Spinal cord injury
Tyrone Davenport, a 57-year-old truck driver and devoted Dallas Cowboy fan, arrived at Baylor Scott & White Institute for Rehabilitation (BSWIR) - Dallas, facing one of the most challenging periods of his life.
Originally from Mississippi, Tyrone served as an aircraft refueler in the military from 1985 to 1995 before settling in Texas. After back surgery about 10 years ago, Tyrone fought with intermittent weakness and tolerable aches and pains, which limited his walking. He began to use a walker. Recently, his weakness was leading to frequent falls.
His doctors diagnosed him with spinal stenosis and tetraperesis (weakness in all four limbs).
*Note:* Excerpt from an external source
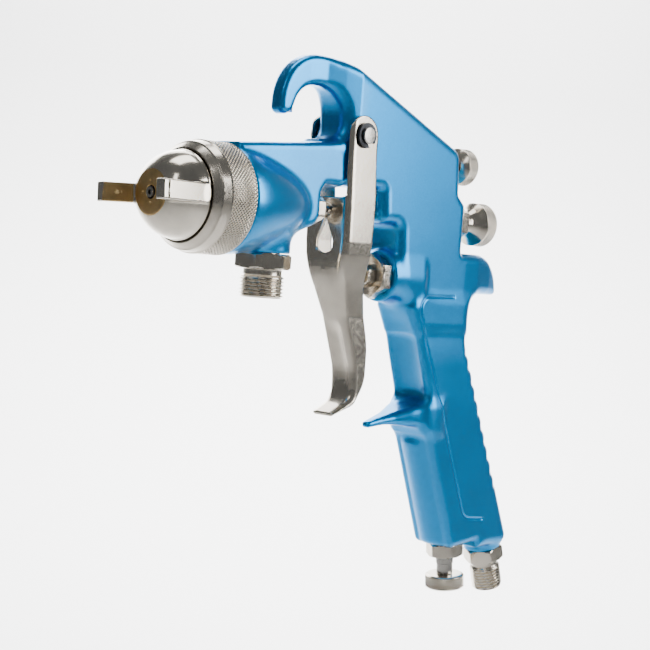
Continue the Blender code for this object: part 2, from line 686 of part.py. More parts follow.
BLUE = principled("blue_lacquer", (0.0, 0.42, 0.80), 0.6, 0.25)
NICKEL = principled("nickel_plate", (0.78, 0.74, 0.69), 1.0, 0.22)
BRASS = principled("brass", (0.78, 0.56, 0.28), 1.0, 0.28)
STEEL = principled("stainless_steel", (0.66, 0.65, 0.62), 1.0, 0.25)
DARK_STEEL = principled("black_steel", (0.06, 0.07, 0.07), 0.8, 0.4)
SPRING_STEEL = principled("spring_steel", (0.45, 0.45, 0.45), 1.0, 0.35)
PTFE = principled("ptfe", (0.9, 0.9, 0.88), 0.0, 0.45)
RUBBER = principled("rubber", (0.03, 0.03, 0.03), 0.0, 0.6)

make_body()
make_retaining_ring()
make_air_cap()
make_fluid_nozzle()
make_baffle()
make_head_gasket()
make_needle_group()
make_fluid_knob()
make_trigger()
make_trigger_pin()
make_air_valve()
make_fan_valve()
make_fluid_inlet()
make_air_inlet()
make_flow_valve()
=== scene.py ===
"""Looks of the spray gun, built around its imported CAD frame.

Shapes are described in gun millimetres: x back from the nozzle face along the spray axis, y across,
z up from the axis. The row's origin is the inner saddle of the hook. Cast and pressed pieces are
meshes drawn onto a smooth field; turned pieces are lathe meshes with their hexagons, knurls and
threads.
"""

import json
import math

import bmesh
import bpy
import numpy as np
from mathutils import Matrix, Vector


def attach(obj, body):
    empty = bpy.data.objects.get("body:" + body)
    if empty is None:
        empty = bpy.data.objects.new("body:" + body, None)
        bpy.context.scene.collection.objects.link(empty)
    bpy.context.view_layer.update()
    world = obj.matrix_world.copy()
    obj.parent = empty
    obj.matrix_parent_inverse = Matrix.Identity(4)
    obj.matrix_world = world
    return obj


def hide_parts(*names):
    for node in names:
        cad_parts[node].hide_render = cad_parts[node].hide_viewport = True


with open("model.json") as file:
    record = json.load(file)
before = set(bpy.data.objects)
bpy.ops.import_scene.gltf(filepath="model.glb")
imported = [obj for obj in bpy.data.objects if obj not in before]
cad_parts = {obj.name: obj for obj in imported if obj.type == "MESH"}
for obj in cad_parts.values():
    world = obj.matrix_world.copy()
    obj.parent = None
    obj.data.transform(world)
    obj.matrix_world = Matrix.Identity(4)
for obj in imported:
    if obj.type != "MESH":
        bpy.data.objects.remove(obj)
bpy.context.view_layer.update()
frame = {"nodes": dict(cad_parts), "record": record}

MM = 0.001
SADDLE_X, SADDLE_Z = 76.0, 46.4
SADDLE = np.array((SADDLE_X, 0.0, SADDLE_Z))

# Sizes shared with the CAD parts, in millimetres
BODY_HALF, HANDLE_HALF, SPUR_HALF, NECK_HALF = 9.8, 10.6, 10.2, 8.6
HEAD_FRONT, HEAD_BACK = 23.6, 78.4
FLUID_X, FLUID_SEAT_Z, FLUID_END_Z = 57.6, -18.2, -35.2
FAN_Z = 23.5
VALVE_Z, VALVE_FACE = -24.5, 122.6
PIVOT_X, PIVOT_Z, PIN_R = 96.4, 29.5, 3.3
SHEET = 1.5
WEB_TOP = 5.2
CAP_TURN = math.radians(-3.5)  # the air cap is screwed down a little out of level
ARM_OUTER = BODY_HALF + 0.3 + SHEET
HANDLE_BOTTOM, FLOW_SEAT_Z = -138.5, -136.3
FLOW_X, FLOW_LEAN = 178.8, math.radians(7)
INLET_X, INLET_LEAN, INLET_SEAT = 205.0, math.radians(17.5), 1.4
PIPE_PITCH, PIPE_DEPTH = 1.337, 0.8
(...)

Tyrone was then admitted to Methodist Addison where he underwent a few more surgeries to alleviate the pain.
As someone who had always been fiercely independent, his medical condition hit him hard. Admitted to BSWIR – Dallas after a recommendation from his spinal surgeon, Tyrone reiterated his desire to be independent. He wanted to live alone without the fear of falling, get back on his feet and to resume work. But the road ahead was not going to be easy.
"After surgery, I couldn't even roll over on my own," Tyrone recalls. Rehabilitation therapy at BSWIR - Dallas, however, changed everything.
He worked on rebuilding his strength and independence through rigorous physical and occupational therapy. Therapists assisted Tyrone with exercises to regain his motor endurance and taught him safe techniques for everyday tasks. Standing frames improved his posture, and he progressed from weight-assisted treadmill training to walking on the ground with the assistance of EKSO robotics.
There were also those small yet significant moments of triumph. The first time he used the restroom independently, Tyrone felt a rush of joy. "It's strange that the smallest thing can bring such joy," he remarked.
In addition to the clinical interventions, the support from the staff and therapists played a crucial role in Tyrone's recovery. Everyone at BSWIR - Dallas seemed to know him, encouraging him at every step.
"Everyone has been very encouraging. Everybody knows my name for some reason and I don't know half the people here. I would have therapists (who are not my therapists) walk up to me and say something like, 'I notice you have been working hard.' Every time that happened, it made my day. It made me feel good because there are so many people here and still they notice you," Tyrone mentioned.
In between therapies, Tyrone bonded with his therapists. He fondly recalls both his physical and occupational therapists for their relatability and commitment. They didn't let him cut corners, ensuring every task was executed properly. The result? Tyrone found himself autonomously adopting safer methods in his daily routine.
His nephew visited him every other day, encouraging him to stay motivated and actively engaged in training sessions to learn safe ways to assist Tyrone. His sisters, though living out of state, remained a constant pillar of support. They frequently connected, easing Tyrone's mind during those challenging times. Prepared for the journey home, Tyrone looks forward to simple joys like cooking his food and seeing friends. He plans to continue his rehabilitation through the Day Neuro program at BSWIR - Dallas.
Reflecting on his rehabilitation journey, Tyrone offers valuable insight for others in similar situations: "I have learned to be patient with myself, temper my expectations and not be discouraged at the same time about how quickly things will recover. If you can't do things you were able to do, don't be discouraged; you will be able to do it in time if you keep working hard."